Rather shabby, lumpy, pale clerk with limp moustaches who is kindhearted, dull, and rather hopeless. His daughter works at the coffee shop downtown, of which he's rather proud and mentions often.
Old woman who is 1/4 negro and whose husband holds a prejudice against the race. He always uses the "N" word, but "he's the first to stop on the side of the road if one is broken down." She wishes she had the funds to do a blood tests on her husband and see if he has any negro blood. Husband wears an eye-patch.
Old, blind woman whose mind is still very sharp and who calls herself the matriarch "who doesn't do anything."
(during one particularly trying afternoon this summer, I vented to myself in third-person.)
Every point was countered with a remark of a dismally cankerous nature, inconvenient to the point of frustration and boiling indignation. Anything said was bound to be parried and disagreed with and so, valuing her own composure of spirits over the beauties of conversation, she purposed to say nothing at all....

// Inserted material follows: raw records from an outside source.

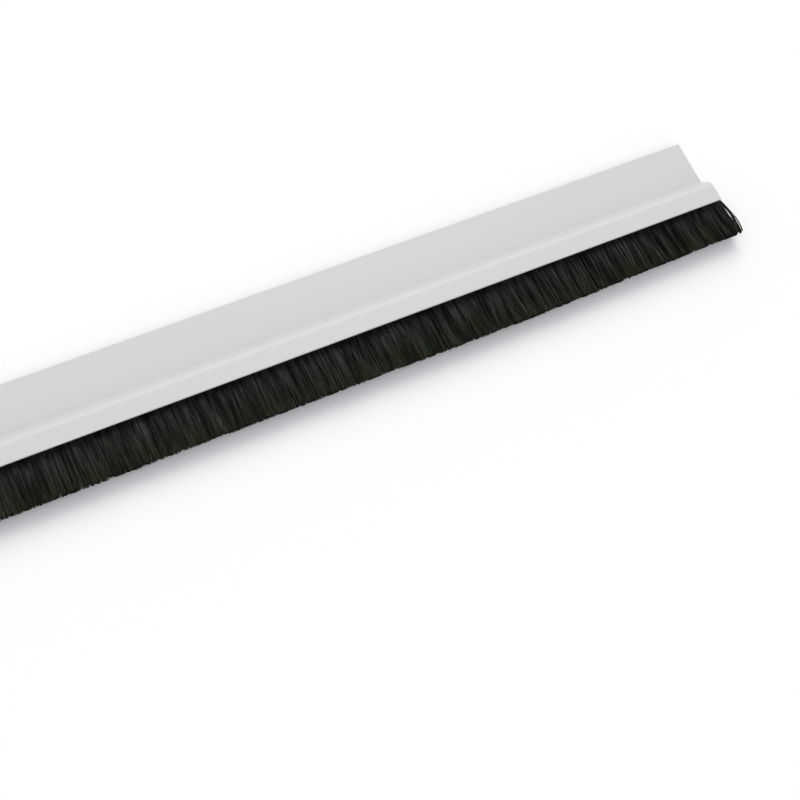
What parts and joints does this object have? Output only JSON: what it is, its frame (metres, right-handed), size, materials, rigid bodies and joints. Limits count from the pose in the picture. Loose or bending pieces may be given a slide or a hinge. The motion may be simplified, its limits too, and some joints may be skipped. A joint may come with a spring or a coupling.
{
  "type": "door bottom brush",
  "caption": "Stick-on rigid plastic strip with a flat flange, a sloping shoulder and a slotted holder for a black nylon brush that seals the gap under a door.",
  "frame": {"origin": "middle of the back, on the face of the liner that covers the adhesive tape", "axes": "+X along the strip, +Y up the door, +Z out of the door's face"},
  "size_m": [1.0025, 0.038, 0.0074],
  "materials": {
    "carrier": "smooth matte extruded rigid PVC, pale grey-white",
    "channel": "dull galvanised strip, folded",
    "wire": "drawn galvanised wire",
    "filaments": "black nylon filaments, trimmed straight",
    "foam": "closed-cell foam tape, white",
    "liner": "silicone-coated release paper, pale yellow"
  },
  "bodies": {
    "root": {"carrier_profile": "carrier", "brush_channel": "channel", "core_wire": "wire", "bristles": "filaments", "adhesive_tape": "foam", "release_liner": "liner"}
  },
  "joints": []
}
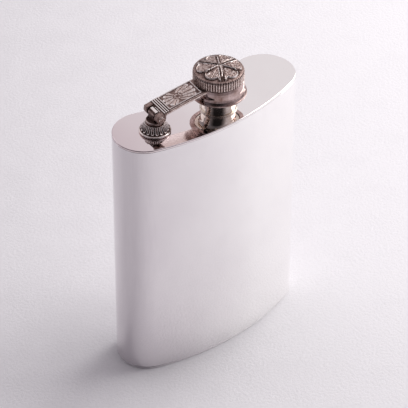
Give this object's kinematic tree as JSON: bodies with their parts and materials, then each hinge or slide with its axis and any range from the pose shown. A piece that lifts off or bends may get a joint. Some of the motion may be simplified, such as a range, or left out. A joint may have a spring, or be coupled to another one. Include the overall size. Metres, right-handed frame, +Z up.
{
  "type": "hip flask",
  "caption": "Curved pocket flask with a knurled screw cap held captive on a hinged ornamental arm beside the neck.",
  "frame": {"origin": "middle of the base's bounding rectangle, on the surface the flask stands on", "axes": "+Z up through the neck, +X along the width away from the hinge post, -Y towards the convex front"},
  "size_m": [0.095, 0.0336, 0.1444],
  "materials": {
    "polished_silver": "mirror polished",
    "neck_silver": "polished, slightly toned",
    "antique_silver": "oxidised casting with rubbed high spots",
    "brass_washer": "satin",
    "liner": "matt"
  },
  "bodies": {
    "flask": {"body_wall": "polished_silver", "base_plate": "polished_silver", "top_plate": "polished_silver", "pour_neck": "neck_silver", "neck_base_ring": "neck_silver", "post_foot_ring": "antique_silver", "post_bell": "antique_silver", "post_collar": "antique_silver", "post_knuckle": "antique_silver", "post_backing_washer": "neck_silver"},
    "arm": {"arm_strap": "antique_silver", "arm_ring": "antique_silver", "arm_relief_panel": "antique_silver", "arm_cross_bands": "antique_silver", "hinge_pin": "antique_silver", "glide_washer": "brass_washer"},
    "cap": {"cap_crown": "antique_silver", "clover_relief": "antique_silver", "cap_sleeve": "neck_silver", "cap_liner": "liner"}
  },
  "joints": [
    {"name": "arm_lift", "type": "hinge", "parent": "flask", "child": "arm", "pos_m": [-0.0297, 0.00046, 0.1316], "axis": [-0.1356, -0.9908, 0], "range_deg": [0, 120]},
    {"name": "cap_turn", "type": "hinge", "parent": "arm", "child": "cap", "pos_m": [0.0018, -0.00385, 0.1375], "axis": [0, 0, 1], "continuous": true}
  ]
}
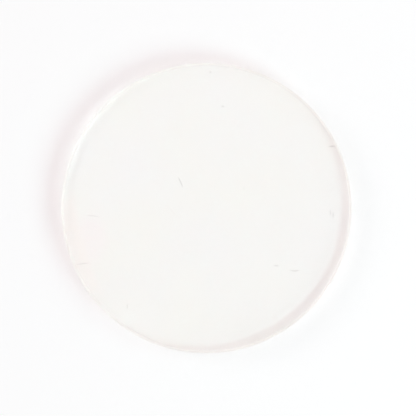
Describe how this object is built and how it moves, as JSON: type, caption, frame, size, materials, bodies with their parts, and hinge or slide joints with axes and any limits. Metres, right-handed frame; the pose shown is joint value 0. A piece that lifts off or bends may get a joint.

....Being in his presence felt a deal like being locked in a dryer. They tumbled about, haphazard, from one subject to another and got in royal tangles at every turn. She felt her patience, like a left sock, disappear somewhere in the cavern of his thoughts, never to be heard from again..
(my coworker was fond of singing and anecdotes...)
...Was this how it felt to be in a musical? She'd always thought it to be a pleasant idea, but now she was not so sure. One couldn't say a thing without him striking a pose, raising a finger, and relating one anecdote or another from the hoards he had collected over the years for just such an occasion. Drat brilliant people, she thought. They drowned your own thoughts in the fury of their intellect. He was a genius cast in a variety show, and she was his audience--held captive by the single fact that if she did not put up with him, she would not receive her paycheck.
Is constantly making up new and ridiculous salutes for D. Reads favorite parts of Shakespeare aloud from the computer screen. Prints the words to songs I'm singing so I won't have to hum. :)In more recent news, a dear woman from our church brought her grown son with her. He is mentally challenged, but the most precious fellow. He's got a memory like a steel-trap and reads the dictionary for fun. Our dog scared him, however, and put him in a sour state of mind...
His Mother: "Well aren't you in an ill humor!"
Bill: I am not in an ill-humor. I'm in a corrupt-tempered mood!"
Of course I had to write that down in my writing journal. I mean, it's brilliant. I am intent upon using it someday, though perhaps in a different context. :) People-watching and listening and observing is a huge way to grow your knack for writing characters. Keep track of these things! It's hilarious to read over later on.